A Contentious Policy
The introduction of this seemingly contentious policy is interestingly not the first of its kind.
Prior to this, Amazon gave managers the green light to terminate employees who did not adhere to its return-to-office policy. This also led to the company’s CEO Andy Jassy to express frustration over people not coming in for the required three days. During an internal meeting he stated:
“It’s past the time to disagree and commit. If you can’t disagree and commit, it’s probably not going to work out for you at Amazon because we are going back to the office at least three days a week.” – Andy Jassy, CEO of Amazon
All of this comes following a previous policy — which has since been revoked — that put the power of remote working and flexibility in the hands of individual teams and colleagues.

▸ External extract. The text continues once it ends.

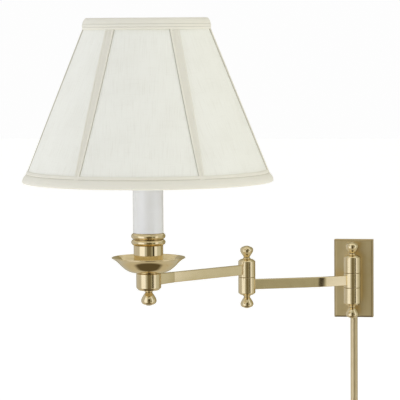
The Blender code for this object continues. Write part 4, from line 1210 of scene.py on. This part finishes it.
class SCONCE_OT_rib_tapes(bpy.types.Operator):
    """The six folded tapes that cover the seams between the panels"""
    bl_idname = "sconce.rib_tapes"
    bl_label = "Rib tapes"

    def execute(self, context):
        shade = context.scene.sconce_shade
        low = SHADE_LOW + shade.trim_height * 0.6
        high = SHADE_HIGH - shade.trim_height * 0.55
        for number in range(shade.panels):
            def tape(across, up):
                """A strip with a pressed middle, a rolled fold along each edge and a painted shadow line at its
                foot.
                """
                height = low + (high - low) * up
                width = shade.tape_high - (shade.tape_high - shade.tape_low) * (1 - up) ** 2.4
                side = 2 * across - 1
                edge = max(0.0, 1 - abs(side)) * width / 2
                roll = math.sin(math.pi * min(1.0, edge / (2.4 * MM))) ** 0.6
                rise = shade.tape_rise * min(1.0, edge / (0.5 * MM)) + 0.75 * MM * roll
                pleat = 0.5 * MM * max(0.0, up - 0.86) / 0.14 * math.cos(side * 8.0)
                # Painted shade: a dark shadow line along both edges and a darker middle; the rolls are not
                # darkened.
                mark = -1.0 if edge < 0.35 * MM else -0.30 if edge > 2.4 * MM else 0.25
                return side * width / 2 / cone_radius(height), height, rise + pleat * (1 - abs(side)), mark
            piece = sheet_on_cone("rib_tape_%d" % (number + 1), 40, 60, tape, 0.05 * MM, rib_turn(number))
            settle(piece, trim_cloth(), "near_arm", "shade_trim", "shade_cover")
        return {"FINISHED"}


def band_shape(points, edge, way):
    """A wrapped edge's profile: each point's distance off the linen and inwards from the shade's edge."""
    shape = []
    for out, along in points:
        height = edge + way * along * MM
        shape.append((cone_radius(height) + out * MM, height))
    curve = flowing(shape, 5, closed=True)
    return curve if way > 0 else list(reversed(curve))


class SCONCE_OT_edge_trims(bpy.types.Operator):
    """The wrapped edges: a lip and a fat roll round the bottom, and a layered band round the top"""
    bl_idname = "sconce.edge_trims"
    bl_label = "Edge trims"

    def execute(self, context):
        bottom = [(-1.4, 10.5), (-2.2, 6.5), (-2.0, 1.8), (-0.8, 0.2), (1.2, 0.3), (2.8, 1.6), (3.5, 4.0),
                  (3.4, 6.6), (2.6, 9.0), (1.5, 10.5), (1.0, 11.0), (1.7, 11.5), (2.1, 12.8), (1.9, 14.3),
                  (1.0, 15.1), (-0.2, 14.8), (-0.9, 13.0)]
        top = [(-1.4, 10.0), (-2.2, 6.0), (-1.2, 1.0), (0.6, 0.0), (2.9, 0.1), (4.3, 1.6), (4.75, 4.2),
               (4.55, 6.6), (4.15, 7.3), (4.3, 8.3), (3.7, 10.2), (3.1, 10.8), (2.95, 11.8), (1.9, 13.4),
               (0.8, 14.1), (-0.2, 13.8), (-0.9, 12.2)]
        rows = (("edge_roll_bottom", bottom, low_of("shade_trim_bottom").z, 1, "shade_trim_bottom"),
                ("edge_band_top", top, high_of("shade_trim_top").z, -1, "shade_trim_top"))
        for name, points, edge, way, node in rows:
            shape = band_shape(points, edge - NEAR_LEVEL, way)
            # The profiles' hollows carry negative marks, which the trim cloth turns into painted shade.
            trim = lathe(name, shape, stand(HEAD), 160, closed=True, sharp=60.0)
            settle(trim, trim_cloth(), "near_arm", "shade_trim", node)
        return {"FINISHED"}


class SCONCE_OT_shade_frame(bpy.types.Operator):
    """The shade's wire rings and ribs, its three-armed fitter and the ring that clamps it"""
    bl_idname = "sconce.shade_frame"
    bl_label = "Shade frame"

    def execute(self, context):
        shade = context.scene.sconce_shade
        thin = 1.4 * MM
        behind = 2.2 * MM + thin

        def on_ring(height, count):
            out = cone_radius(height) - behind
            return [(out * math.cos(TURN * k / count), out * math.sin(TURN * k / count), height)
                    for k in range(count)]
        low, high = SHADE_LOW + 5 * MM, SHADE_HIGH - 6 * MM
        for name, height in (("frame_ring_bottom", low), ("frame_ring_top", high)):
            ring = wire(name, on_ring(height, 120), thin, stand(HEAD), cyclic=True)
            settle(ring, white_enamel(), "near_arm", "white_steel", "shade_frame")
        for number in range(shade.panels):
            ends = [(cone_radius(height) - behind, 0.0, height) for height in (low, high)]
            rib = wire("frame_rib_%d" % (number + 1), ends, thin * 0.8, stand(HEAD, rib_turn(number)))
            settle(rib, white_enamel(), "near_arm", "white_steel", "shade_frame")

        ring_low = base_of("shade_fitter")
        clamp_low = base_of("fitter_clamp_ring")
        bore = context.scene.sconce_sizes.socket_radius + 0.3 * MM
        hoop = [(bore, ring_low), (19 * MM, ring_low), (19 * MM, ring_low + 4 * MM),
                (bore, ring_low + 4 * MM)]
        ring = lathe("fitter_ring", eased(hoop, 0.5 * MM, 4, closed=True), stand(HEAD), 72, closed=True)
        settle(ring, white_enamel(), "near_arm", "white_steel", "shade_fitter")
        clamp_high = top_of("fitter_clamp_ring")
        hoop = [(bore, clamp_low), (19.6 * MM, clamp_low), (19.6 * MM, clamp_high), (bore, clamp_high)]
        clamp = lathe("clamp_ring", eased(hoop, 0.6 * MM, 4, closed=True), stand(HEAD), 72, closed=True)
        settle(clamp, phenolic(), "near_arm", "phenolic", "fitter_clamp_ring")
        meet = cone_radius(high) - behind - thin * 1.6
        middle = ring_low + 2 * MM
        knots = [(17.8 * MM, 0.0, middle), (27 * MM, 0.0, middle + 0.3 * MM), (33 * MM, 0.0, middle + 4 * MM),
                 (meet - 3 * MM, 0.0, high - 30 * MM), (meet - 1 * MM, 0.0, high - 8 * MM), (meet, 0.0, high)]
        for number in range(3):
            at = stand(HEAD, rib_turn(2 * number))
            arm = wire("fitter_arm_%d" % (number + 1), flowing(knots, 8), thin, at)
            settle(arm, white_enamel(), "near_arm", "white_steel", "shade_fitter")
        return {"FINISHED"}


# ---------------------------------------------------------------- cord cover and hidden parts

class SCONCE_OT_cord_cover(bpy.types.Operator):
    """The half-round brass channel that covers the cord down the wall"""
    bl_idname = "sconce.cord_cover"
    bl_label = "Cord cover"

    def execute(self, context):
        sizes = context.scene.sconce_sizes
        half, wall = sizes.cover_width / 2, 1.0 * MM
        centre = -(sizes.cover_depth - half)
        outer = [(half, 0.0)] + arc(0.0, centre, half, 0, -180, 36) + [(-half, 0.0)]
        inner = [(-half + wall, 0.0)] + arc(0.0, centre, half - wall, -180, 0, 36) + [(half - wall, 0.0)]
        outline = outer + inner
        low, high = low_of("cord_cover").z, high_of("cord_cover").z
        rings = [[(x, y, z) for x, y in outline] for z in (low, low + 30 * MM, high - 30 * MM, high)]
        cover = loft("cord_channel", rings, Matrix.Identity(4), sharp=40.0)
        settle(cover, brushed_upright_brass(), "wall_bracket", "satin_brass", "cord_cover")
        return {"FINISHED"}


class SCONCE_OT_hidden_parts(bpy.types.Operator):
    """Finishes the frame's own pieces that stay: screws, rods, nuts, bushes, leads, clips and the strap"""
    bl_idname = "sconce.hidden_parts"
    bl_label = "Hidden parts"

    def execute(self, context):
        slots = {part["node"]: part["material_slot"] for part in frame["record"]["subparts"]}
        for name, node in frame["nodes"].items():
            if node.hide_render:
                continue
            material = SLOT_MATERIALS[slots[name]]()
            if not node.material_slots:
                node.data.materials.append(material)
            for place in node.material_slots:
                place.material = material
        return {"FINISHED"}


# ---------------------------------------------------------------- stage

def light_box(name, at, target, size, power):
    """A soft square light that the brass doesn't mirror."""
    data = bpy.data.lights.new(name, "AREA")
    data.energy = power
    data.size = size
    lamp = bpy.data.objects.new(name, data)
    bpy.context.scene.collection.objects.link(lamp)
    lamp.location = at
    lamp.rotation_euler = (Vector(target) - Vector(at)).to_track_quat("-Z", "Y").to_euler()
    lamp.visible_glossy = False


def studio_room(stage):
    """The room that the brass mirrors: bright screens left and right of a dim warm middle, a dark gap beside
    the right one, a dim back, a warm ground and a pale ceiling."""
    world = bpy.data.worlds.new("studio_room")
    tree = Tree(world)
    direction = tree.node("ShaderNodeTexCoord", output="Generated")

    def along(way):
        """How far the direction points along a way, from 1 through 0 to -1."""
        return tree.node("ShaderNodeVectorMath", {"operation": "DOT_PRODUCT"}, {0: direction, 1: way},
                         output="Value")

    across = along((math.cos(stage.swing), math.sin(stage.swing), 0.0))
    towards = along((math.sin(stage.swing), -math.cos(stage.swing), 0.0))
    upwards = along((0.0, 0.0, 1.0))
    round_about = across.math("ARCTAN2", towards)
    height = upwards.math("ARCSINE")

    def patch(sides, ends):
        """A soft-edged patch of the room, by degrees round about and degrees of height."""
        return (round_about.hill(*(math.radians(turn) for turn in sides))
                * height.hill(*(math.radians(turn) for turn in ends)))

    def above(start, end):
        """How much of the room lies over a height, by the degrees where it starts and where it is whole."""
        return height.rise(math.radians(start), math.radians(end))

    screens = (-50, -38, 55, 68)
    middle = patch((-13, -5, 16, 26), (-16, -11, 3, 8))
    behind = (round_about.rise(math.radians(104), math.radians(128))
              + 1 - round_about.rise(math.radians(-172), math.radians(-140)))
    rear = (height.hill(*(math.radians(turn) for turn in (-30, -12, 36, 52))) * behind).math("MINIMUM", 1.0)
    layers = (
        (across.rise(0.88, 0.99), (0.64, 0.65, 0.62)),                                  # right wall
        (rear, (0.36, 0.33, 0.22)),                                                     # dim back of the room
        (1 - above(-48, -16), (0.60, 0.56, 0.47)),                                      # ground
        (above(48, 76), (1.0, 0.99, 0.96)),                                             # ceiling
        (patch((32, 36, 44, 49), (-20, -14, 6, 12)), (0.05, 0.04, 0.03)),               # gap by the screen
        (patch((-14, -7, 20, 30), (-62, -46, 30, 48)) * (1 - middle), (0.08, 0.06, 0.028)),  # dark middle
        (middle, (0.20, 0.175, 0.115)),                                                 # its paler waist
        (1 - above(-70, -58), (0.12, 0.095, 0.055)),                                    # under the sconce
        (patch((-76, -66, -31, -24), screens), (1.16, 1.21, 1.39)),                     # left screen
        (patch((48, 54, 67, 79), screens), (1.02, 1.05, 1.18)),                         # right screen
    )
    seen = tree.blend(across.rise(-0.8, 0.2), (0.60, 0.60, 0.62), (0.49, 0.49, 0.415))
    for amount, tint in layers:
        seen = tree.blend(amount, seen, tint)
    room = tree.node("ShaderNodeBackground", {}, {"Color": seen, "Strength": stage.room})
    paper = tree.node("ShaderNodeBackground", {}, {"Color": (0.985, 0.985, 0.985, 1.0), "Strength": 1.0})
    straight = tree.node("ShaderNodeLightPath", output="Is Camera Ray")
    both = tree.node("ShaderNodeMixShader", {}, {0: straight, 1: room, 2: paper})
    tree.node("ShaderNodeOutputWorld", {}, {"Surface": both})
    return world


def make_floor(stage):
    """A plain pale floor, well below the sconce."""
    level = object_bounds()[0].z - stage.floor_gap
    build = bmesh.new()
    bmesh.ops.create_grid(build, x_segments=2, y_segments=2, size=12.0)
    floor = new_piece("studio_floor", build, 30.0, Matrix.Translation((0.0, 0.0, level)))
    made, tree = new_material("floor_paper")
    if tree:
        grain = tree.noise(tree.place(), 30.0, 2.0)
        tree.surface(Base_Color=tree.blend(grain, (0.9, 0.9, 0.9), (0.88, 0.88, 0.88)), Roughness=0.9,
                     Emission_Color=(1.0, 1.0, 1.0), Emission_Strength=0.42)
    floor.data.materials.append(made)
    floor.visible_glossy = False
    floor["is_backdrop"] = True


class SCONCE_OT_stage(bpy.types.Operator):
    """The floor, the room, three soft lights and the camera"""
    bl_idname = "sconce.stage"
    bl_label = "Stage"

    def execute(self, context):
        stage = context.scene.sconce_stage
        make_floor(stage)
        context.scene.world = studio_room(stage)
        context.scene.view_settings.view_transform = "Standard"
        target = HEAD + Vector((0.05, 0.0, 0.1))
        light_box("key_light", target + Vector((-2.2, -0.8, -0.1)), target, 1.0, stage.key)
        light_box("fill_light", target + Vector((2.1, -0.7, 0.9)), target, 1.2, stage.fill)
        light_box("top_light", target + Vector((0.0, -0.3, 1.9)), target, 1.6, stage.top)

        data = bpy.data.cameras.new("camera")
        data.sensor_width = 36.0
        data.lens = stage.lens
        data.clip_start = 0.05
        data.clip_end = 100.0
        camera = bpy.data.objects.new("camera", data)
        context.scene.collection.objects.link(camera)
        a, p, r = stage.swing, stage.tilt, stage.roll
        forward = Vector((-math.sin(a) * math.cos(p), math.cos(a) * math.cos(p), -math.sin(p)))
        level = Vector((math.cos(a), math.sin(a), 0.0))
        upright = level.cross(forward)
        right = level * math.cos(r) + upright * math.sin(r)
        up = upright * math.cos(r) - level * math.sin(r)
        turn = Matrix((right, up, -forward)).transposed().to_4x4()
        camera.matrix_world = Matrix.Translation(stage.camera_at) @ turn
        context.scene.camera = camera
        return {"FINISHED"}


# ---------------------------------------------------------------- panel and start

OPERATORS = (SCONCE_OT_wall_plate, SCONCE_OT_knuckles, SCONCE_OT_finials, SCONCE_OT_arms, SCONCE_OT_hub,
             SCONCE_OT_pan, SCONCE_OT_candle, SCONCE_OT_lampholder, SCONCE_OT_bulb, SCONCE_OT_shade_linen,
             SCONCE_OT_rib_tapes, SCONCE_OT_edge_trims, SCONCE_OT_shade_frame, SCONCE_OT_cord_cover,
             SCONCE_OT_hidden_parts, SCONCE_OT_stage)


class SCONCE_PT_pieces(bpy.types.Panel):
    """Lists the sconce's pieces and its stage in the sidebar"""
    bl_idname = "SCONCE_PT_pieces"
    bl_label = "Swing arm wall sconce"
    bl_space_type = "VIEW_3D"
    bl_region_type = "UI"
    bl_category = "Sconce"

    def draw(self, context):
        for operator in OPERATORS:
            self.layout.operator(operator.bl_idname)


def register():
    for settings in SETTINGS.values():
        bpy.utils.register_class(settings)
    for name, settings in SETTINGS.items():
        setattr(bpy.types.Scene, name, bpy.props.PointerProperty(type=settings))
    for operator in OPERATORS:
        bpy.utils.register_class(operator)
    bpy.utils.register_class(SCONCE_PT_pieces)


def unregister():
    bpy.utils.unregister_class(SCONCE_PT_pieces)
    for operator in reversed(OPERATORS):
        bpy.utils.unregister_class(operator)
    for name in SETTINGS:
        delattr(bpy.types.Scene, name)
    for settings in reversed(SETTINGS.values()):
        bpy.utils.unregister_class(settings)


def main():
    register()
    for operator in OPERATORS:
        group, name = operator.bl_idname.split(".")
        getattr(getattr(bpy.ops, group), name)()


if __name__ == "__main__":
    main()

Amazon employees have also been vocal in their disagreement with the return-to-office mandate.
Amazon's Year of Restructuring
While this latest policy relates to promotions specifically and allegedly won't result in terminations, it does seem to go hand in hand with the recent restructuring efforts and layoffs at Amazon.
As well as the recent cuts from its gaming division, the tech giant has laid off 10,000 corporate and technology staff members from its devices, retail, and human resources division too. To date, the company has let go of a total of 27,000 employees in the past year alone.
This comes despite its Q3 net income far surpassing analyst estimates, with revenue increasing by 13% to $143.1 billion.